- [WHAT YOU NEED TO DO]
The data below holds a line containing "const pod = new" and a line containing "bpy.context.scene.collection.objects.link(empty)"; please quote exactly those two lines and every line between them, and nothing else.

- [DATA PROVIDED]
______

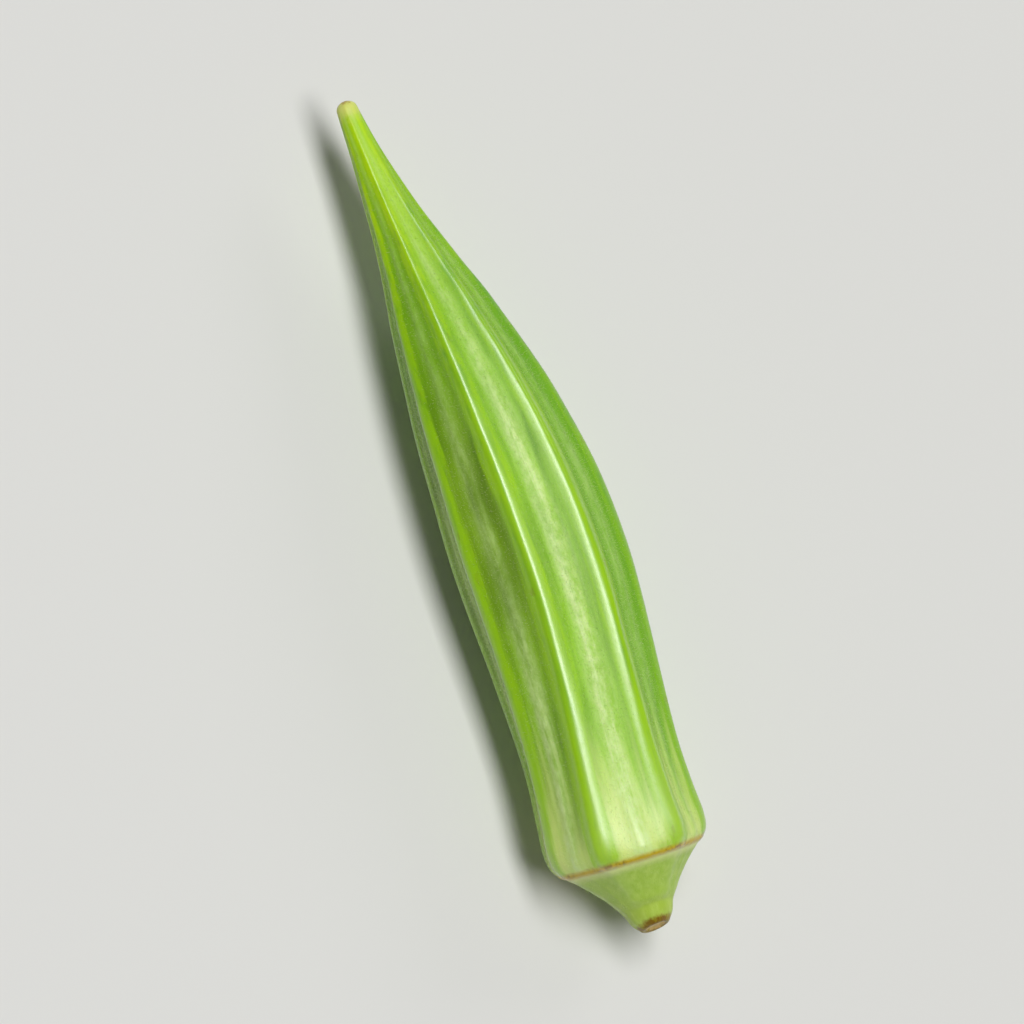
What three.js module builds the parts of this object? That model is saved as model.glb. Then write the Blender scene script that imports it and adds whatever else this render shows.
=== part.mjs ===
// A fresh okra pod, as picked, lying on its side. Millimetres, +Z up.
//
// The pod lies along X, its beak towards -X and its cut stem towards +X, and it bows towards +Y.
// The origin is the middle of the underside of its bounding box, so it lies on the plane z = 0.
// It grew as one piece, so it is one mesh: a turned blank along a straight axis, whose skin is drawn in
// between the ridges, and which is then bowed, laid down and pressed flat where it carries its weight.

import * as THREE from 'three';
import { mergeVertices } from 'three/addons/utils/BufferGeometryUtils.js';

// Stations are distances from the tip of the beak along the pod's axis.
const POD_LENGTH = 90;
const SHOULDER_STATION = 79.4;
const RING_STATION = 82.1;
const BOW_HEIGHT = 2.65;
const BOW_SHARPNESS = 1.5;
const STEM_LEAN = 0.45;

// Beak: the tip is a small dome that carries the scar of the style
const TIP_RADIUS = 1.1;
const TIP_LENGTH = 0.9;

// Body: [station, radius over the ridges]
const BODY_OUTLINE = [
  [TIP_LENGTH, TIP_RADIUS],
  [6, 1.66],
  [12, 2.7],
  [18.4, 4.05],
  [24.5, 5.6],
  [33.6, 7.45],
  [42.8, 8.6],
  [52, 8.95],
  [61.2, 8.5],
  [70.5, 8.12],
  [76, 8.3],
  [SHOULDER_STATION, 8.56],
  [81.2, 8.3],
  [RING_STATION, 7.6],
];

// Cap: [distance past the ring, radius], a cone that hollows into the stub of the stem
const CAP_OUTLINE = [
  [0.25, 7.35],
  [1, 6.35],
  [2.4, 4.95],
  [3.8, 3.75],
  [5.4, 2.8],
  [6.8, 2.3],
];

// Cut end of the stem: a rounded rim round a slightly sunk pith
const CUT_RIM_RADIUS = 1.75;
const CUT_FACE_RADIUS = 1.35;
const CUT_RIM_BACK = 0.35;
const PITH_RADIUS = 0.8;
const PITH_DEPTH = 0.25;

// Ridges: their angles from +Z towards +Y halfway along, and how far each leans aside at the ring
const RIDGES = [
  { angle: 24, lean: 4 },
  { angle: 69, lean: 0 },
  { angle: 114, lean: 0 },
  { angle: 158, lean: 0 },
  { angle: 202, lean: 0 },
  { angle: 246, lean: -5 },
  { angle: 289, lean: -11 },
  { angle: 337, lean: -12 },
];
const LEAN_START = 50;

// The skin between two ridges lies below their crests by these shares of the radius
const FACE_DEPTH_TIP = 0.03;
const FACE_DEPTH_BODY = 0.105;
const FACE_DEPTH_RING = 0.055;
const FACE_DEPTH_STEM = 0;
const CREST_ROUNDING = 0.2;
const VEIN_HEIGHT = 0.1;
const VEIN_WIDTH = 0.16;

// Rest: the shoulder comes down on the surface with the belly, and both are pressed flat there
const PITCH_DEG = 0.7;
const PRESSED_DEPTH = 0.25;

// Mesh
const STEPS_BETWEEN_RIDGES = 10;
const CREST_CROWDING = 0.3;
const TIP_STEPS = 3;
const BODY_STEPS = 36;
const CAP_STEPS = 11;

const SKIN = new THREE.MeshStandardMaterial({ color: 0x8fbf3a, roughness: 0.55, metalness: 0 });

/** The pod's outline from the tip to the middle of the cut, as [station, radius] pairs. */
function podOutline() {
  const dome = [];
  for (let i = 0; i < TIP_STEPS; i += 1) {
    const turn = (Math.PI / 2) * (i / TIP_STEPS);
    dome.push([TIP_LENGTH * (1 - Math.cos(turn)), TIP_RADIUS * Math.sin(turn)]);
  }
  const cap = CAP_OUTLINE.map(([past, radius]) => [RING_STATION + past, radius]);
  return [
    ...dome,
    ...smoothOutline(BODY_OUTLINE, BODY_STEPS),
    ...smoothOutline(cap, CAP_STEPS),
    [POD_LENGTH - CUT_RIM_BACK, CUT_RIM_RADIUS],
    [POD_LENGTH, CUT_FACE_RADIUS],
    [POD_LENGTH - PITH_DEPTH, PITH_RADIUS],
    [POD_LENGTH - PITH_DEPTH, 0],
  ];
}

/** A smooth line through [station, radius] pairs, crowded towards its bends. */
function smoothOutline(pairs, steps) {
  const line = new THREE.SplineCurve(pairs.map(([station, radius]) => new THREE.Vector2(station, radius)));
  return line.getPoints(steps).map((point) => [point.x, point.y]);
}

/** The bearing on the pod of a place counted in ridges, 0 for the first and 8 for the first again. */
function bearing(place, station) {
  const index = Math.floor(place);
  const share = place - index;
  const crowded = share - (CREST_CROWDING * Math.sin(2 * Math.PI * share)) / (2 * Math.PI);
  const lean = THREE.MathUtils.smoothstep(station, LEAN_START, RING_STATION);
  const from = ridgeBearing(index, lean);
  const to = ridgeBearing(index + 1, lean);
  return THREE.MathUtils.degToRad(from + (to - from) * crowded);
}

/** A ridge's bearing in degrees, with whole turns added for counts past the last ridge. */
function ridgeBearing(count, lean) {
  const ridge = RIDGES[count % RIDGES.length];
  return ridge.angle + ridge.lean * lean + 360 * Math.floor(count / RIDGES.length);
}

/** How deep the faces lie between the ridges at a station, as a share of the radius. */
function faceDepth(station) {
  const { lerp, smoothstep } = THREE.MathUtils;
  const fromTip = lerp(FACE_DEPTH_TIP, FACE_DEPTH_BODY, smoothstep(station, 0, 16));
  const toRing = lerp(fromTip, FACE_DEPTH_RING, smoothstep(station, SHOULDER_STATION - 1, RING_STATION));
  return lerp(toRing, FACE_DEPTH_STEM, smoothstep(station, RING_STATION, POD_LENGTH));
}

/** The drop of the skin at a place between two ridges: 0 on a crest, about 1 in the middle of a face. */
function faceDrop(place) {
  const share = place - Math.floor(place);
  const fromCrest = 1 - Math.abs(2 * share - 1);
  const crestless = Math.hypot(1, CREST_ROUNDING) - CREST_ROUNDING;
  const rounded = (Math.hypot(fromCrest, CREST_ROUNDING) - CREST_ROUNDING) / crestless;
  const vein = VEIN_HEIGHT * Math.exp(-(((1 - fromCrest) / VEIN_WIDTH) ** 2));
  return 1 - (1 - rounded) ** 2 - vein;
}

/** Draws the turned blank's skin in between the ridges, and turns its places into bearings. */
function drawIn(position) {
  const ridgeCount = RIDGES.length;
  for (let i = 0; i < position.count; i += 1) {
    const station = position.getX(i);
    const radius = Math.hypot(position.getY(i), position.getZ(i));
    const turn = Math.atan2(position.getY(i), position.getZ(i)) / (2 * Math.PI);
    const steps = ridgeCount * STEPS_BETWEEN_RIDGES;
    const place = (Math.round((turn + 1) * steps) % steps) / STEPS_BETWEEN_RIDGES;
    const drawn = radius * (1 - faceDepth(station) * faceDrop(place));
    const angle = bearing(place, station);
    position.setXYZ(i, station, drawn * Math.sin(angle), drawn * Math.cos(angle));
  }
}

/** Bends the straight pod along its bowed centre line, each section square to the line. */
function bow(position) {
  for (let i = 0; i < position.count; i += 1) {
    const station = position.getX(i);
    const share = THREE.MathUtils.clamp(station / POD_LENGTH, 0, 1);
    const swell = Math.sin(Math.PI * share);
    const stem = THREE.MathUtils.smoothstep(station, RING_STATION - 4, POD_LENGTH);
    const offset = BOW_HEIGHT * swell ** BOW_SHARPNESS + STEM_LEAN * stem;
    const growth = BOW_SHARPNESS * swell ** (BOW_SHARPNESS - 1) * Math.cos(Math.PI * share);
    const slope = Math.atan((BOW_HEIGHT * growth * Math.PI) / POD_LENGTH);
    const across = position.getY(i);
    position.setX(i, station - across * Math.sin(slope));
    position.setY(i, offset + across * Math.cos(slope));
  }
}

/** Lays the pod down, presses it flat where it rests and centres its box over the origin. */
function layDown(geometry) {
  geometry.rotateY(THREE.MathUtils.degToRad(PITCH_DEG));
  geometry.computeBoundingBox();
  geometry.translate(0, 0, -geometry.boundingBox.min.z - PRESSED_DEPTH);
  const position = geometry.getAttribute('position');
  for (let i = 0; i < position.count; i += 1) {
    position.setZ(i, Math.max(position.getZ(i), 0));
  }
  geometry.computeBoundingBox();
  const middle = geometry.boundingBox.getCenter(new THREE.Vector3());
  geometry.translate(-middle.x, -middle.y, 0);
}

/** The whole pod as one closed skin. */
function podGeometry() {
  const outline = podOutline().map(([station, radius]) => new THREE.Vector2(radius, station));
  const blank = new THREE.LatheGeometry(outline, RIDGES.length * STEPS_BETWEEN_RIDGES);
  blank.rotateZ(-Math.PI / 2);
  blank.deleteAttribute('normal');
  blank.deleteAttribute('uv');
  const geometry = mergeVertices(blank);
  const position = geometry.getAttribute('position');
  drawIn(position);
  bow(position);
  layDown(geometry);
  geometry.computeVertexNormals();
  return geometry;
}

const pod = new THREE.Mesh(podGeometry(), SKIN);
pod.name = 'pod';

const okra = new THREE.Group();
okra.add(pod);

export default okra;
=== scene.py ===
"""A fresh okra pod lying on a pale floor: its fine skin, its hairs, and the studio round it.

Everything is in metres. The pod lies along X, its beak towards -X and its cut stem towards +X.
"""

import logging
import math
from dataclasses import dataclass, field
from enum import Enum

import bmesh
import bpy
from mathutils import Matrix, Vector, noise
from mathutils.geometry import interpolate_bezier


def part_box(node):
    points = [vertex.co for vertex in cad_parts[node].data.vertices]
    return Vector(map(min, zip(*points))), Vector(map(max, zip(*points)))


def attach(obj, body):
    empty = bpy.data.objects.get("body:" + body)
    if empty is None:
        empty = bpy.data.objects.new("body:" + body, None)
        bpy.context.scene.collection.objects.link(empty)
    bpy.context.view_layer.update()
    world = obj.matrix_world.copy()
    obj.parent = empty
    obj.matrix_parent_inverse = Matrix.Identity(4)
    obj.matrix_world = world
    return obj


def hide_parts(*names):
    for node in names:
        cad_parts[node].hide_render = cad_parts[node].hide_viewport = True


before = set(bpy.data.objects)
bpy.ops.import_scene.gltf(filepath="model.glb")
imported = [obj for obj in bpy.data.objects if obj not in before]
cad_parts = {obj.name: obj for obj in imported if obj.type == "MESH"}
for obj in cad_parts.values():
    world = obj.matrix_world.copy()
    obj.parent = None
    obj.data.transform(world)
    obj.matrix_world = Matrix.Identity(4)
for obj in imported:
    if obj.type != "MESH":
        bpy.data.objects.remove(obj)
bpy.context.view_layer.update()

MM = 0.001
BAKE_LAYER = "OFBake"

# Stations are distances from the tip of the beak along the pod's axis.
POD_LENGTH = 90 * MM
SHOULDER_STATION = 79.4 * MM
RING_STATION = 82.1 * MM

# Points of the turned blank that are this close are one, and those this close to the axis are its poles.
MERGE_DISTANCE = 0.0005 * MM
POLE_RADIUS = 0.001 * MM

# A Mix node has sockets for each kind of data. These are the numbers of those for colours.
MIX_SHARE, MIX_LOW, MIX_HIGH, MIX_RESULT = 0, 6, 7, 2

log = logging.getLogger("okra")


class Mark(Enum):
    """Values stored on the skin for its material and its hairs to read."""

    ALONG = "along"
    CREST = "crest"
    COVER = "hair_cover"
    SKIN = "skin_length"
    STRAIGHT = "straight"
    TOWARD_TIP = "toward_tip"


def srgb(red: int, green: int, blue: int) -> tuple[float, float, float, float]:
    """Turns a colour as seen on a screen into the linear one that shaders use.

    Args:
        red: Red, 0 to 255.
        green: Green, 0 to 255.
        blue: Blue, 0 to 255.

    Returns:
        The linear colour, opaque.
    """
    channels = [value / 255 for value in (red, green, blue)]
    linear = [c / 12.92 if c <= 0.04045 else ((c + 0.055) / 1.055) ** 2.4 for c in channels]
    return (*linear, 1.0)


def smooth(value: float, low: float, high: float) -> float:
    """Eases from 0 at low to 1 at high.

    Args:
        value: What is eased.
        low: Where the rise starts.
        high: Where it ends.

    Returns:
        The share of the rise.
    """
    share = min(max((value - low) / (high - low), 0.0), 1.0)
    return share * share * (3 - 2 * share)


def bell(value: float, width: float) -> float:
    """A bump of height 1 at 0 that falls to about a third at the width."""
    return math.exp(-((value / width) ** 2))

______

- [OUTPUT OF THE EXERCISE]
const pod = new THREE.Mesh(podGeometry(), SKIN);
pod.name = 'pod';

const okra = new THREE.Group();
okra.add(pod);

export default okra;
=== scene.py ===
"""A fresh okra pod lying on a pale floor: its fine skin, its hairs, and the studio round it.

Everything is in metres. The pod lies along X, its beak towards -X and its cut stem towards +X.
"""

import logging
import math
from dataclasses import dataclass, field
from enum import Enum

import bmesh
import bpy
from mathutils import Matrix, Vector, noise
from mathutils.geometry import interpolate_bezier


def part_box(node):
    points = [vertex.co for vertex in cad_parts[node].data.vertices]
    return Vector(map(min, zip(*points))), Vector(map(max, zip(*points)))


def attach(obj, body):
    empty = bpy.data.objects.get("body:" + body)
    if empty is None:
        empty = bpy.data.objects.new("body:" + body, None)
        bpy.context.scene.collection.objects.link(empty)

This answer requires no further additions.